Items listed in a dataset:

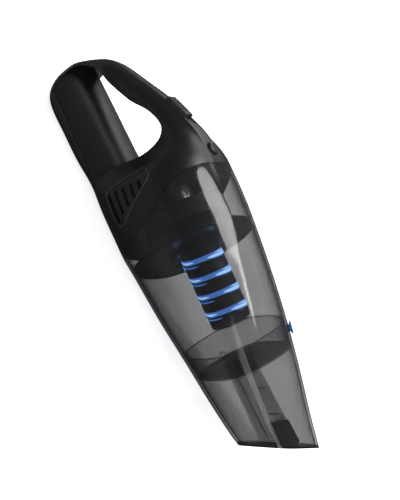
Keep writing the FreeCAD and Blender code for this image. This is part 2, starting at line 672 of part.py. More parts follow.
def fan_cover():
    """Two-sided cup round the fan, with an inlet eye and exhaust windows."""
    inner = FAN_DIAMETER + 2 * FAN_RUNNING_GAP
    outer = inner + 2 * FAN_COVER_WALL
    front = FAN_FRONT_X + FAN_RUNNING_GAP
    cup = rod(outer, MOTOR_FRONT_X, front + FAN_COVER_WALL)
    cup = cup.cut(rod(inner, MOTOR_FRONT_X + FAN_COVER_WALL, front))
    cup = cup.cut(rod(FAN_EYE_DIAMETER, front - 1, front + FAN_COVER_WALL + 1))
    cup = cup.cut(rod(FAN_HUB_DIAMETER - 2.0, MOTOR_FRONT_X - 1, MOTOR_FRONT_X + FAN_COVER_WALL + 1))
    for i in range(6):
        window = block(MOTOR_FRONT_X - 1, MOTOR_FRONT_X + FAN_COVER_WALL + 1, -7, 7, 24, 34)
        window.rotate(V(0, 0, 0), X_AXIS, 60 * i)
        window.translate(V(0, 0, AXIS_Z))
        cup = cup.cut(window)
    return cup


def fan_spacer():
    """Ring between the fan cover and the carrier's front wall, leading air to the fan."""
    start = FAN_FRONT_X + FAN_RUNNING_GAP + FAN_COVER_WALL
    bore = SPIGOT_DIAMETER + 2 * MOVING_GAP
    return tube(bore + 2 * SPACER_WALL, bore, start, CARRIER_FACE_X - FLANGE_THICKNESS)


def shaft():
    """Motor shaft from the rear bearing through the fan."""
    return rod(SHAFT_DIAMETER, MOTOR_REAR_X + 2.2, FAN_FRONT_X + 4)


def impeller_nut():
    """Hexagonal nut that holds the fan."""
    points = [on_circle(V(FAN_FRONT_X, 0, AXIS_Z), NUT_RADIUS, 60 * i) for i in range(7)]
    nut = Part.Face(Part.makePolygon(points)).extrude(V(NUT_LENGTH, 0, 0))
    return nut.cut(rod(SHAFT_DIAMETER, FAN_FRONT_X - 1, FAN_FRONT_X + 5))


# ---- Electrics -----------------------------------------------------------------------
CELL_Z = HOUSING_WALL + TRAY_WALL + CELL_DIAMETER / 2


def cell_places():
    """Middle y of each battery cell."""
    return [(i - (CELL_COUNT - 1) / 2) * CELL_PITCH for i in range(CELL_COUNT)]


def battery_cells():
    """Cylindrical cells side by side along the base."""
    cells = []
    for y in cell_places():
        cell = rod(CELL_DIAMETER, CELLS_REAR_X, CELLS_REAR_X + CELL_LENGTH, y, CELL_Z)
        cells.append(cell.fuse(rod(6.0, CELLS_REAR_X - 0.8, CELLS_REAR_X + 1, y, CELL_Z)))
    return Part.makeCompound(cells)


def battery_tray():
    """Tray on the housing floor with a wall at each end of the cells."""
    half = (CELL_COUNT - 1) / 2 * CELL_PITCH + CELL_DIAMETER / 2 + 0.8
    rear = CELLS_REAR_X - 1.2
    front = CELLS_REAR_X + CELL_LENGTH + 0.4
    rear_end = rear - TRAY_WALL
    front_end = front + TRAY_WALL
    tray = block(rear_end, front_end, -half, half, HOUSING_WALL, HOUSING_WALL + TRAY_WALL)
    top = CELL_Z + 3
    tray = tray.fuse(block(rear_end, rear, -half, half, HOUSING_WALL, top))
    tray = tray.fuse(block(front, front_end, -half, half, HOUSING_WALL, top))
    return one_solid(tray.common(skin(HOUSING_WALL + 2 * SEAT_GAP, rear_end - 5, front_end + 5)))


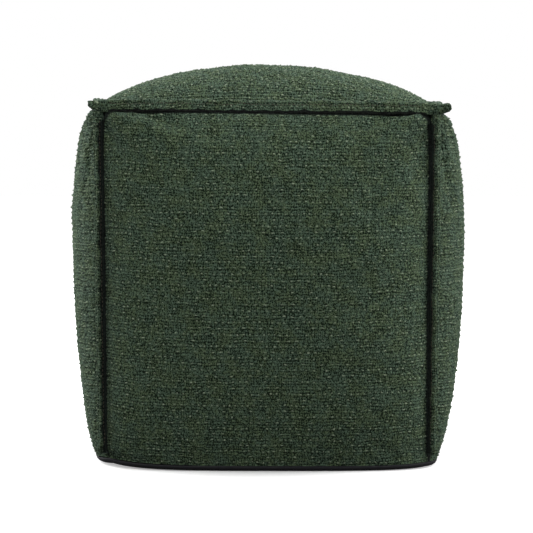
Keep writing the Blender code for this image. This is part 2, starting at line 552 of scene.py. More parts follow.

**Required work:**
Exact output of every entry is required.

**Answer in full:**
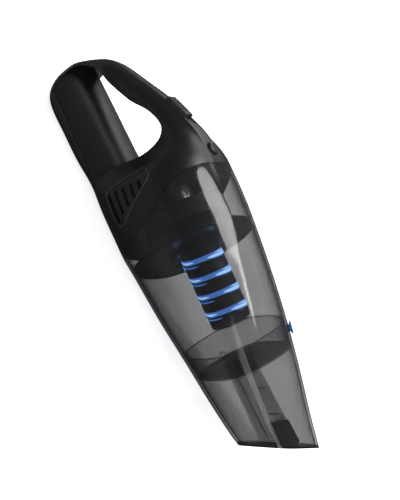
Keep writing the FreeCAD and Blender code for this image. This is part 2, starting at line 672 of part.py. More parts follow.
def fan_cover():
    """Two-sided cup round the fan, with an inlet eye and exhaust windows."""
    inner = FAN_DIAMETER + 2 * FAN_RUNNING_GAP
    outer = inner + 2 * FAN_COVER_WALL
    front = FAN_FRONT_X + FAN_RUNNING_GAP
    cup = rod(outer, MOTOR_FRONT_X, front + FAN_COVER_WALL)
    cup = cup.cut(rod(inner, MOTOR_FRONT_X + FAN_COVER_WALL, front))
    cup = cup.cut(rod(FAN_EYE_DIAMETER, front - 1, front + FAN_COVER_WALL + 1))
    cup = cup.cut(rod(FAN_HUB_DIAMETER - 2.0, MOTOR_FRONT_X - 1, MOTOR_FRONT_X + FAN_COVER_WALL + 1))
    for i in range(6):
        window = block(MOTOR_FRONT_X - 1, MOTOR_FRONT_X + FAN_COVER_WALL + 1, -7, 7, 24, 34)
        window.rotate(V(0, 0, 0), X_AXIS, 60 * i)
        window.translate(V(0, 0, AXIS_Z))
        cup = cup.cut(window)
    return cup


def fan_spacer():
    """Ring between the fan cover and the carrier's front wall, leading air to the fan."""
    start = FAN_FRONT_X + FAN_RUNNING_GAP + FAN_COVER_WALL
    bore = SPIGOT_DIAMETER + 2 * MOVING_GAP
    return tube(bore + 2 * SPACER_WALL, bore, start, CARRIER_FACE_X - FLANGE_THICKNESS)


def shaft():
    """Motor shaft from the rear bearing through the fan."""
    return rod(SHAFT_DIAMETER, MOTOR_REAR_X + 2.2, FAN_FRONT_X + 4)


def impeller_nut():
    """Hexagonal nut that holds the fan."""
    points = [on_circle(V(FAN_FRONT_X, 0, AXIS_Z), NUT_RADIUS, 60 * i) for i in range(7)]
    nut = Part.Face(Part.makePolygon(points)).extrude(V(NUT_LENGTH, 0, 0))
    return nut.cut(rod(SHAFT_DIAMETER, FAN_FRONT_X - 1, FAN_FRONT_X + 5))


# ---- Electrics -----------------------------------------------------------------------
CELL_Z = HOUSING_WALL + TRAY_WALL + CELL_DIAMETER / 2


def cell_places():
    """Middle y of each battery cell."""
    return [(i - (CELL_COUNT - 1) / 2) * CELL_PITCH for i in range(CELL_COUNT)]


def battery_cells():
    """Cylindrical cells side by side along the base."""
    cells = []
    for y in cell_places():
        cell = rod(CELL_DIAMETER, CELLS_REAR_X, CELLS_REAR_X + CELL_LENGTH, y, CELL_Z)
        cells.append(cell.fuse(rod(6.0, CELLS_REAR_X - 0.8, CELLS_REAR_X + 1, y, CELL_Z)))
    return Part.makeCompound(cells)


def battery_tray():
    """Tray on the housing floor with a wall at each end of the cells."""
    half = (CELL_COUNT - 1) / 2 * CELL_PITCH + CELL_DIAMETER / 2 + 0.8
    rear = CELLS_REAR_X - 1.2
    front = CELLS_REAR_X + CELL_LENGTH + 0.4
    rear_end = rear - TRAY_WALL
    front_end = front + TRAY_WALL
    tray = block(rear_end, front_end, -half, half, HOUSING_WALL, HOUSING_WALL + TRAY_WALL)
    top = CELL_Z + 3
    tray = tray.fuse(block(rear_end, rear, -half, half, HOUSING_WALL, top))
    tray = tray.fuse(block(front, front_end, -half, half, HOUSING_WALL, top))
    return one_solid(tray.common(skin(HOUSING_WALL + 2 * SEAT_GAP, rear_end - 5, front_end + 5)))


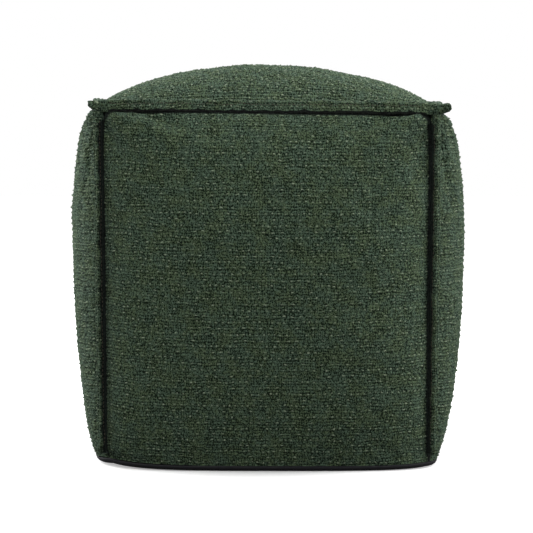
Keep writing the Blender code for this image. This is part 2, starting at line 552 of scene.py. More parts follow.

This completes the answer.